Swann, damals Ende 20, unterbrach für den Ausflug in die Trivialität eines Kriminalromans ihre Doktorarbeit. Das Thema: die Rolle von Tieren in der Literatur. Mag sein, dass die theoretische Beschäftigung mit dem Sujet die Autorin zur praktischen Umsetzung animierte. Swann will das nicht ausschließen. "Ich finde es interessanter, selber zu erzählen als zu analysieren, was andere geschrieben haben", sagt sie.
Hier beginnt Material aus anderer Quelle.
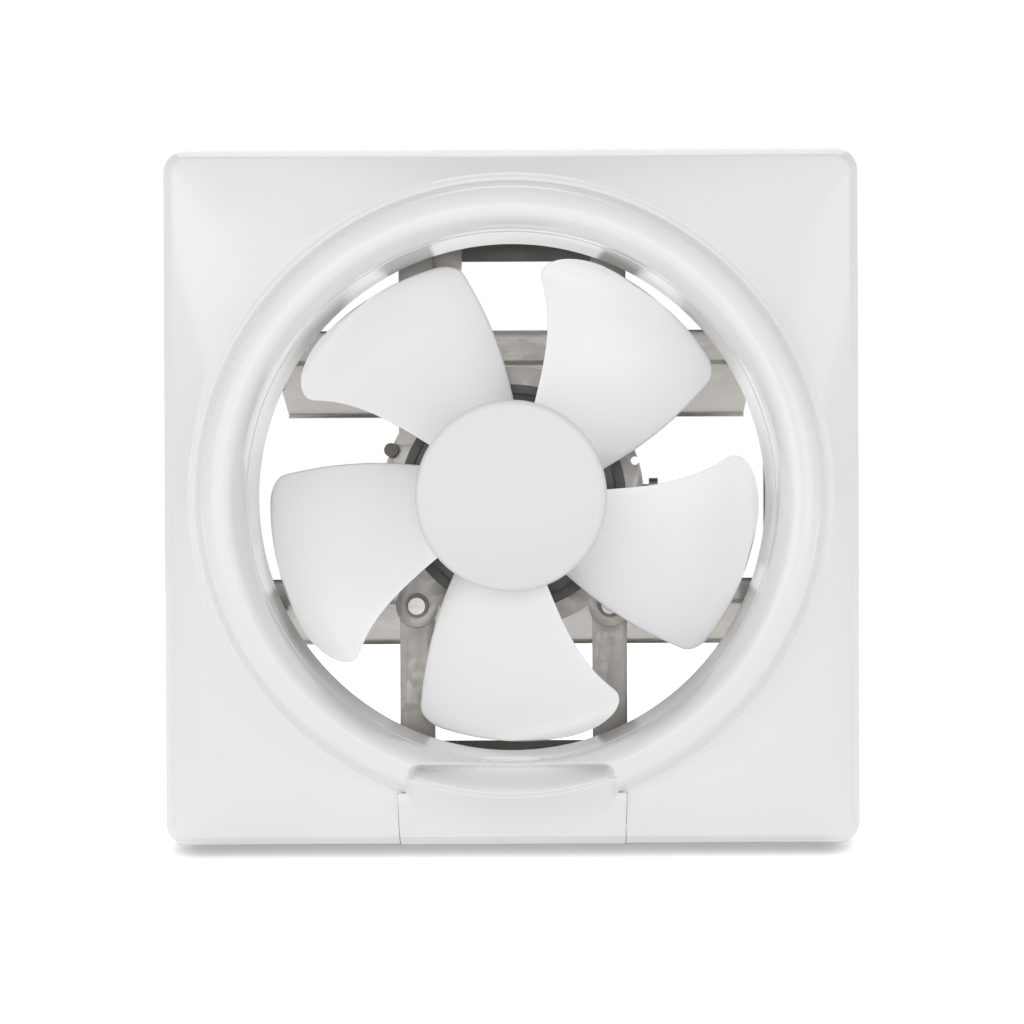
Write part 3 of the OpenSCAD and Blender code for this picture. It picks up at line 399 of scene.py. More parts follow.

So wurde besagte Doktorarbeit denn auch niemals beendet; eine zweite über das analytische Erzählen des Henry James liegt derzeit auf Eis. Die Fertigstellung von "Garou" hatte in den letzten Monaten Vorrang. Der Universitätsbetrieb liege ihr halt nicht so, sagt Swann. "So gesehen haben mich die Schafe gerettet."
Schon vor der Veröffentlichung von "Glennkill" hatte sie "vage im Blick", eine Fortsetzung der Erfolgsstory zu schreiben. "Mir waren beim Schreiben so viele Ideen gekommen, die keinen Platz im ersten Buch gefunden hatten, die ich aber interessant genug fand, um ihnen weiter nachzugehen." Hinzu kam die Lust, "noch einmal auszuprobieren, was man aus der Schafsperspektive alles herausholen kann". Swann weiß durchaus um die Risiken eines solchen Fortsetzungsbandes. "Man darf sich nicht wiederholen, will gleichzeitig aber seine Tradition weiterführen und darf die Leser nicht enttäuschen."
Das Experiment ist zweifellos gelungen. "Garou" schließt nahtlos an den Vorgängerband an, ohne sich in der bloßen Wiederaufnahme alter Scherze zu verlieren. Die Charaktere haben sich weiterentwickelt; die Handlung orientiert sich an dem Muster eines Mysterie-Thrillers und nimmt das Genre gekonnt auf die Schippe. Ob sie einen dritten Schafskrimi schreiben wird? Leonie Swann zögert und streicht ein letztes Mal ihre Haarlocke zurück, die ein ganz klein wenig an ein Schäfchen erinnert. Man soll nichts ausschließen. Erst recht nicht, wenn man "noch einige Ideen im Kopf hat".